*Work to be completed:* Look for the string "manifold" in every line, and copy each line that has it.

*Supplied information:*
================================

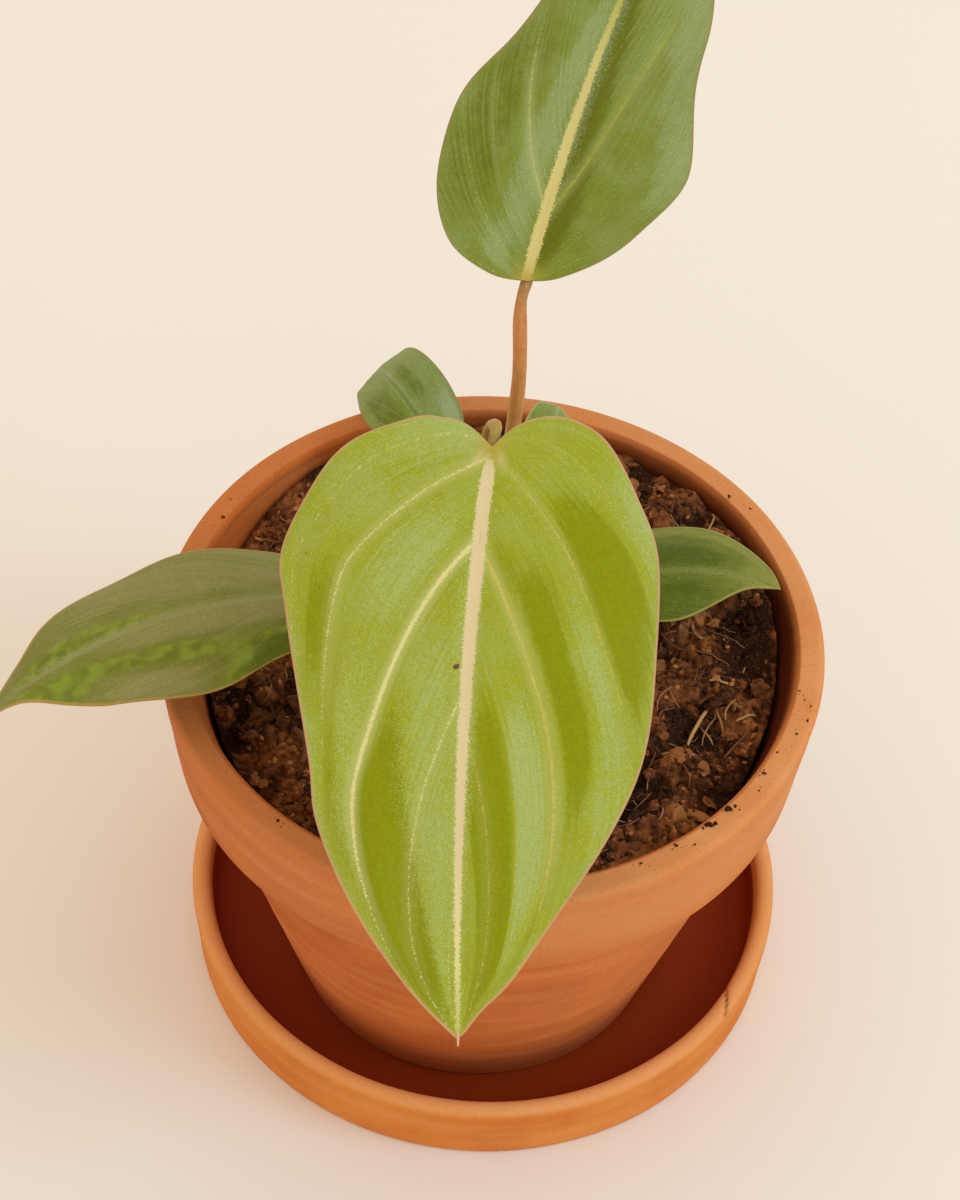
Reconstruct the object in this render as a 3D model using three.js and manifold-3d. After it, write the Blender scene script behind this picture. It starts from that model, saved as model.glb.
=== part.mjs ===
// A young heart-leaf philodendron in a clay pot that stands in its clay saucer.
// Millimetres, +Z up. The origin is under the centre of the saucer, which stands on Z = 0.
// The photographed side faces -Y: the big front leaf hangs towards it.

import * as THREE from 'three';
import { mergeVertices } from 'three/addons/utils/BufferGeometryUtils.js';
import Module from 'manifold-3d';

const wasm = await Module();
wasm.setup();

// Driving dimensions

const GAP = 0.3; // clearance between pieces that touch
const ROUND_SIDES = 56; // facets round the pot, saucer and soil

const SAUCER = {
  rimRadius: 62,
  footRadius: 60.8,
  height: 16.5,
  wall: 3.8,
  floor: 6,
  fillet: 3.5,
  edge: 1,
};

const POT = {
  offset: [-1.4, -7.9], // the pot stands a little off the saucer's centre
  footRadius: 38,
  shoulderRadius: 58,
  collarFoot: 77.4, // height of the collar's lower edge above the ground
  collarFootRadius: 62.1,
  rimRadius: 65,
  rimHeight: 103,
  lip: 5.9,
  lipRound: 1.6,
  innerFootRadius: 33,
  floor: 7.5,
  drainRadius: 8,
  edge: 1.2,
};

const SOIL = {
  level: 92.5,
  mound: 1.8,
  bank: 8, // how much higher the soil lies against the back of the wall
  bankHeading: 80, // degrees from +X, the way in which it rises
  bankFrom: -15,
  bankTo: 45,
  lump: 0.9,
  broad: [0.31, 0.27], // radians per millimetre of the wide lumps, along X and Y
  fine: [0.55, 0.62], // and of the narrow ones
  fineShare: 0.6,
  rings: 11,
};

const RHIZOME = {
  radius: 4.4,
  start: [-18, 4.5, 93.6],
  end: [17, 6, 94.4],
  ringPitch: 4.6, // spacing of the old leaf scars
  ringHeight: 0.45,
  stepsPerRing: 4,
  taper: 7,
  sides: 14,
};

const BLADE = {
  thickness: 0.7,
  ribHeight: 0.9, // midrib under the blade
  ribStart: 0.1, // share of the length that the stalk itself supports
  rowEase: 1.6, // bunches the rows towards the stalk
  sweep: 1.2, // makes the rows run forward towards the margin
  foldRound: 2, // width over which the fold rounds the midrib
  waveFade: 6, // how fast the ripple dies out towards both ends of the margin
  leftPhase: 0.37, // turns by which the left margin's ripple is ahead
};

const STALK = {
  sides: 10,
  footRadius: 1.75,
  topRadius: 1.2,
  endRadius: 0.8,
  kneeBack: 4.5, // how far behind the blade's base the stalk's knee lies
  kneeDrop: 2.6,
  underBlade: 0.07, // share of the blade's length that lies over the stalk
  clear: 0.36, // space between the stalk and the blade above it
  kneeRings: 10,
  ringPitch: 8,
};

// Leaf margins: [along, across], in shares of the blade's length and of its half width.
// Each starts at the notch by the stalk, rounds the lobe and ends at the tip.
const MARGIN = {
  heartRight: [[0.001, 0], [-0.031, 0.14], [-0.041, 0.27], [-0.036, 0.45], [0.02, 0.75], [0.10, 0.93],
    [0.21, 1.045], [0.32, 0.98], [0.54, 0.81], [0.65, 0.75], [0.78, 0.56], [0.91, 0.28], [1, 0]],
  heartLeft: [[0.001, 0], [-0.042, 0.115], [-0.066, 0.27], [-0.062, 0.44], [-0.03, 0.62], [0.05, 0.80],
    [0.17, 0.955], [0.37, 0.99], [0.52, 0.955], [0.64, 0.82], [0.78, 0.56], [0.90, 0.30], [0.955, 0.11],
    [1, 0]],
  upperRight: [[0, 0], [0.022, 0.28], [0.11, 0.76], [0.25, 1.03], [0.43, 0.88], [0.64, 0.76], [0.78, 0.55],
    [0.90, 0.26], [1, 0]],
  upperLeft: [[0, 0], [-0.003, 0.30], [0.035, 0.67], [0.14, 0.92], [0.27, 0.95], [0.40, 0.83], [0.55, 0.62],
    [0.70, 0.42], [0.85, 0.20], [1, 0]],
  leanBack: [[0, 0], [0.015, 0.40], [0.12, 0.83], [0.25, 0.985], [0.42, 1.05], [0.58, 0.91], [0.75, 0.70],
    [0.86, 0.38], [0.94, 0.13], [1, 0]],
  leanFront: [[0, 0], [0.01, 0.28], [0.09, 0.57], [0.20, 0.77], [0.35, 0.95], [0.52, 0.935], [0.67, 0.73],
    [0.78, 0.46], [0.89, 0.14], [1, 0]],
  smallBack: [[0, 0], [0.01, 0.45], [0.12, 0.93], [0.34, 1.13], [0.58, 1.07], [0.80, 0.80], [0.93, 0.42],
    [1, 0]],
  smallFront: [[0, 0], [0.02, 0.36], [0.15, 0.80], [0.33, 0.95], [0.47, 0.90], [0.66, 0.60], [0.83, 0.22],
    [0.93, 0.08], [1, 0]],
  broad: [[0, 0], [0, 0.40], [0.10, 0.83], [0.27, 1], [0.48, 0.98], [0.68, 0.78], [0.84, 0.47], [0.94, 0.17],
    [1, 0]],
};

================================

*Result:*
Reconstruct the object in this render as a 3D model using three.js and manifold-3d. After it, write the Blender scene script behind this picture. It starts from that model, saved as model.glb.
import Module from 'manifold-3d';